* START *

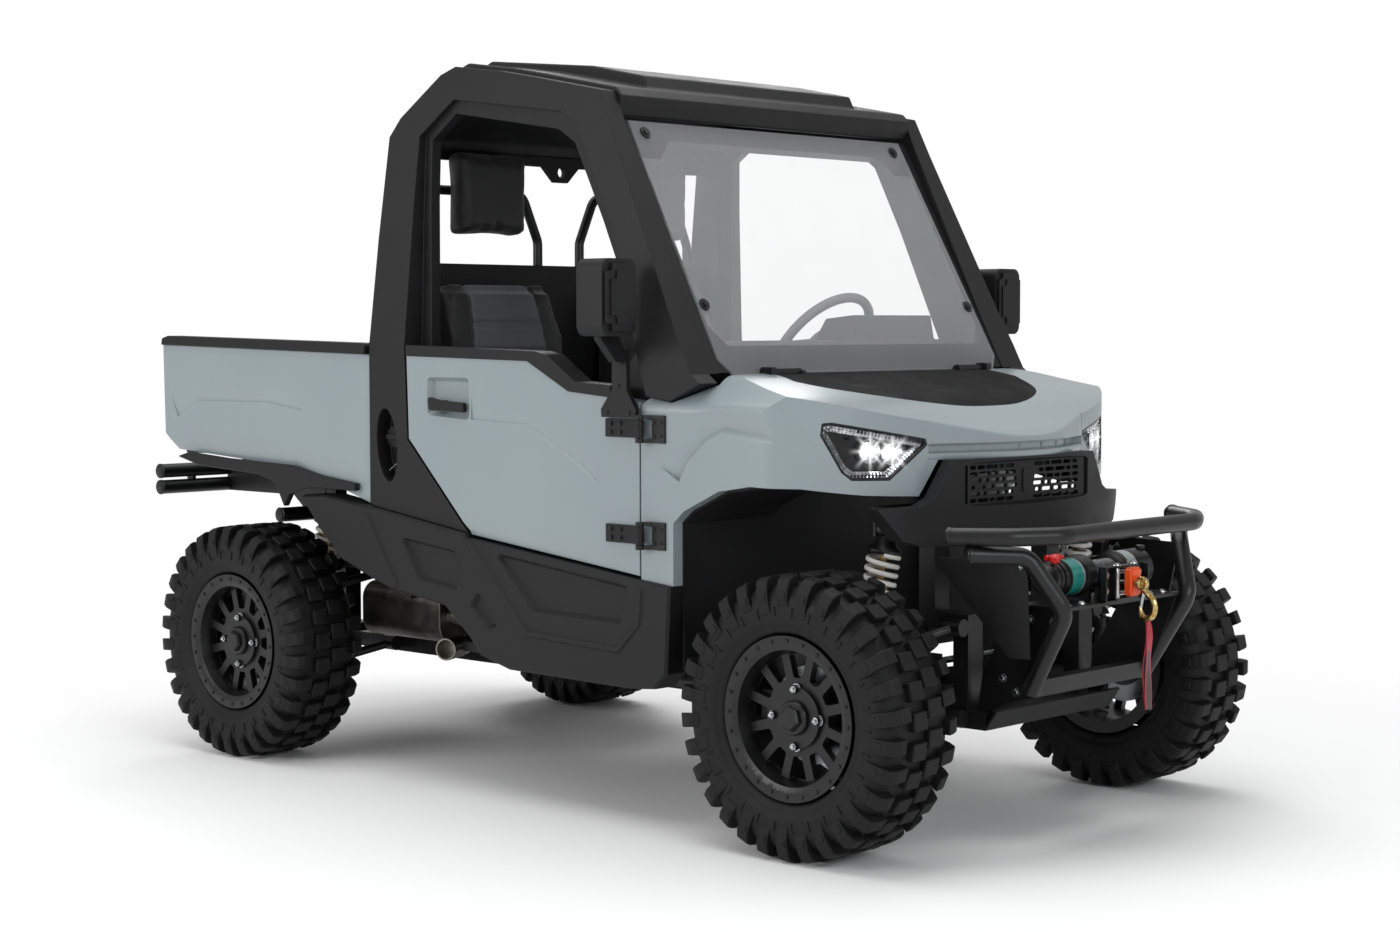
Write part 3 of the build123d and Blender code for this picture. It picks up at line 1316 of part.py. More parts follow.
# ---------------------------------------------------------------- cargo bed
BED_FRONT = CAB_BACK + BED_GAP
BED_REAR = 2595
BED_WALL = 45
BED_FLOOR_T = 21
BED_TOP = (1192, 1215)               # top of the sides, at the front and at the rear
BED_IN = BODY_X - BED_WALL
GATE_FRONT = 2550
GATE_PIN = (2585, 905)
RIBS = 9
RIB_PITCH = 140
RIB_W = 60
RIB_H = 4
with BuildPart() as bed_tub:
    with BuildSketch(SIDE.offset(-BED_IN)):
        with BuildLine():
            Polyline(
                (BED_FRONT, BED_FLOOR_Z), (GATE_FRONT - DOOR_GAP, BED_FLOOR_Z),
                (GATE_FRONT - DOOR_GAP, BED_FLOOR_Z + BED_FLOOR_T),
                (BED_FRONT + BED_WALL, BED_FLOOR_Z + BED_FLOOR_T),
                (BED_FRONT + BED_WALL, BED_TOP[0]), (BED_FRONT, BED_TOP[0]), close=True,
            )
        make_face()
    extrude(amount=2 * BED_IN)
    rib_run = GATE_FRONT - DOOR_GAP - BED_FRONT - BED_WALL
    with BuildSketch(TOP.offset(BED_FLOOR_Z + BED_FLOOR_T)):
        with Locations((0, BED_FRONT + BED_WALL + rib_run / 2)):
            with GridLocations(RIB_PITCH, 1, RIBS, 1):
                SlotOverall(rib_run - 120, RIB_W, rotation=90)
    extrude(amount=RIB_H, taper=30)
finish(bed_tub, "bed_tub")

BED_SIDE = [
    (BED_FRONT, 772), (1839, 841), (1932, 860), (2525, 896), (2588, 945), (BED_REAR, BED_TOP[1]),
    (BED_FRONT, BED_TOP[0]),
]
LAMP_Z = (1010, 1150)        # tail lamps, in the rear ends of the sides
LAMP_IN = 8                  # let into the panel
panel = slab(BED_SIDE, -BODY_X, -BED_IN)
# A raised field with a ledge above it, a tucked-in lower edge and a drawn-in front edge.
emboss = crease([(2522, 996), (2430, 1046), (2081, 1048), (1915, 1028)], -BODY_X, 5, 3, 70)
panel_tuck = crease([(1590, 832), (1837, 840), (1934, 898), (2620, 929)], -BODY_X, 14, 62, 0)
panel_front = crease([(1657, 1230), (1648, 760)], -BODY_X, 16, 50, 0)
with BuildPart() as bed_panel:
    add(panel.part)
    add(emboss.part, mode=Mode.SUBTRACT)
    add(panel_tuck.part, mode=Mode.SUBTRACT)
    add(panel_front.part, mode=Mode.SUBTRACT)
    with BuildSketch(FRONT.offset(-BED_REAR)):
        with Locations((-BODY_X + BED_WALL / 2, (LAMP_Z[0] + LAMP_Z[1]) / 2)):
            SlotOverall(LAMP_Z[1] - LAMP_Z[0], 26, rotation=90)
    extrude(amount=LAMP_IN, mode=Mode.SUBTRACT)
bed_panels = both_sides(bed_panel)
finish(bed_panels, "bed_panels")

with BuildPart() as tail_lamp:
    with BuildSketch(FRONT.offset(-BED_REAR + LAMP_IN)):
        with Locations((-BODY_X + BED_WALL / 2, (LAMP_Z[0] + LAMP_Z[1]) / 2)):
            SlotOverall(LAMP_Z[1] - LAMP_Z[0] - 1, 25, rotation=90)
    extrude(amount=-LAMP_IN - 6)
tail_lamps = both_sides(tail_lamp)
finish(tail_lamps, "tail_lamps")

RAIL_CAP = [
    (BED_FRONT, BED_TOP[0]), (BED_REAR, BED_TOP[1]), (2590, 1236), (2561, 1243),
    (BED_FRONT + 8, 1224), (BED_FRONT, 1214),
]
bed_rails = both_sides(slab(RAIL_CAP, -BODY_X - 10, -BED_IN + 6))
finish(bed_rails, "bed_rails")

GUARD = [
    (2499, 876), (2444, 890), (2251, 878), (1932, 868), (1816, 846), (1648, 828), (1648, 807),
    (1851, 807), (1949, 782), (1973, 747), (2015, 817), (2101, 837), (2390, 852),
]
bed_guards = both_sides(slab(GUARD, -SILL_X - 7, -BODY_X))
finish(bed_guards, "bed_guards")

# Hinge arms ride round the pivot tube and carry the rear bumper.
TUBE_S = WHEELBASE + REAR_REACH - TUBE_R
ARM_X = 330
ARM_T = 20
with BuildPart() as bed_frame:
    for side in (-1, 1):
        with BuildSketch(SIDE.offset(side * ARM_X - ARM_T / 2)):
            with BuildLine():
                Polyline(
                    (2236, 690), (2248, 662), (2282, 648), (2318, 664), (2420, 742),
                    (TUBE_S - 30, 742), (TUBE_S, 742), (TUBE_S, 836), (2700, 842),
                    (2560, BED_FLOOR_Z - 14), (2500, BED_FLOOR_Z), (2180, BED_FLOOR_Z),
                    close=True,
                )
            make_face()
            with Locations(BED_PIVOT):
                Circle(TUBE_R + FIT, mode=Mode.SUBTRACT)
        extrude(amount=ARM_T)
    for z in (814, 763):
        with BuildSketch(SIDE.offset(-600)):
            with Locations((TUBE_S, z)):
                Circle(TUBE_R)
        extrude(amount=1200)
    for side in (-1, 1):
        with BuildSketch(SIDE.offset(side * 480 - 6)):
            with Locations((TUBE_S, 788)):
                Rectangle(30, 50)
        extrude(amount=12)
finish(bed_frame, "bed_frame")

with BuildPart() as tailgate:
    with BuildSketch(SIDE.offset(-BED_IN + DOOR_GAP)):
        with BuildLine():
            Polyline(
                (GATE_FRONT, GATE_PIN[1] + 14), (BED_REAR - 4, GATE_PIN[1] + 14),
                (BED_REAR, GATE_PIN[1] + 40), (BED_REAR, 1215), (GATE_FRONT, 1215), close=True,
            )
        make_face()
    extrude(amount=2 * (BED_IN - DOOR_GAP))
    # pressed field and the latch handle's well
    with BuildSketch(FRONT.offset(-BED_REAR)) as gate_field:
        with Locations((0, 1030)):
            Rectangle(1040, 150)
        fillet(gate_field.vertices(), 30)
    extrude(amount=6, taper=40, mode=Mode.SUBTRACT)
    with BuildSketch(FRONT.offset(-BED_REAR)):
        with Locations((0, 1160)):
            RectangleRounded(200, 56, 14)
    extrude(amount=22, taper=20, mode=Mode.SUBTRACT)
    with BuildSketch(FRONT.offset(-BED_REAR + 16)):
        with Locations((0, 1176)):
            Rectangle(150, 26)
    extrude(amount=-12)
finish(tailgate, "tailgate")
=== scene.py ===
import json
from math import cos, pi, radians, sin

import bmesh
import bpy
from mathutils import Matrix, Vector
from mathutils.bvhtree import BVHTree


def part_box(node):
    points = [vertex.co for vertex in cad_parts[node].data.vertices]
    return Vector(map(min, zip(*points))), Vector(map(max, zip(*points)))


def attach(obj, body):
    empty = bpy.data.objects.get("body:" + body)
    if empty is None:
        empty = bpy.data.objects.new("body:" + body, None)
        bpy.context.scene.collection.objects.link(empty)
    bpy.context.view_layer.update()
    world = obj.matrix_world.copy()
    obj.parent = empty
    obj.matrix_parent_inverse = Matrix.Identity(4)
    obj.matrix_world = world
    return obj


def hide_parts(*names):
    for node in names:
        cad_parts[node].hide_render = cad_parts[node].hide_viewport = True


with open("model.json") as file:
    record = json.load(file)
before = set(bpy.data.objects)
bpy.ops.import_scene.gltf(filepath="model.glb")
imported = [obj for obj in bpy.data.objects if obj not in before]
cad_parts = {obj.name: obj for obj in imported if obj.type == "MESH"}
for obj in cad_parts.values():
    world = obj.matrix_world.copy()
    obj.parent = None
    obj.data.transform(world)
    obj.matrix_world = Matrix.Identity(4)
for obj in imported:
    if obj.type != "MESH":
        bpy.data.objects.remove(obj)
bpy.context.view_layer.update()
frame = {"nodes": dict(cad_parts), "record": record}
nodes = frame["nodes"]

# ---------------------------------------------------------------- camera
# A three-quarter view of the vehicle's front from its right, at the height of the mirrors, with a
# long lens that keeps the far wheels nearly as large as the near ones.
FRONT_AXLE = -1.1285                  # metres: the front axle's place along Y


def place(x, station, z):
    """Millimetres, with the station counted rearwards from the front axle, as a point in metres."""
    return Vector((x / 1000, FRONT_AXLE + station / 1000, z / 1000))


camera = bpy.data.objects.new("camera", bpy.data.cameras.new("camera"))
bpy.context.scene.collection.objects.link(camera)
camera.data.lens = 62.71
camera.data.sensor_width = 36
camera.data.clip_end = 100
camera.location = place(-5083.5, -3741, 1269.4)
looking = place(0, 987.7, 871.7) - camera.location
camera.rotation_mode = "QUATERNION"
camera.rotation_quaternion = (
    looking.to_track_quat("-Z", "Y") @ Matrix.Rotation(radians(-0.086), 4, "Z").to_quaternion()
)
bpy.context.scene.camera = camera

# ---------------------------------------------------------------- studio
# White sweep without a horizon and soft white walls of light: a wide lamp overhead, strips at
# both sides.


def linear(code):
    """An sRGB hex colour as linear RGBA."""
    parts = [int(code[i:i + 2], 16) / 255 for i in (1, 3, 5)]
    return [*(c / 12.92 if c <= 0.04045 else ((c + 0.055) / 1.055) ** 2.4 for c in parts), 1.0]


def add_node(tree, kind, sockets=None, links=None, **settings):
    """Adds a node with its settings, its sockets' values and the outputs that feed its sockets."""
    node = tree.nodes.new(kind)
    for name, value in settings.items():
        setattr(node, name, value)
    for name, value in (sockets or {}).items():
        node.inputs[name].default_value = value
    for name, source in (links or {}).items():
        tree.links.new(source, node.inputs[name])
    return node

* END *

Identify and copy lines that hold the string "collection".

        bpy.context.scene.collection.objects.link(empty)
bpy.context.scene.collection.objects.link(camera)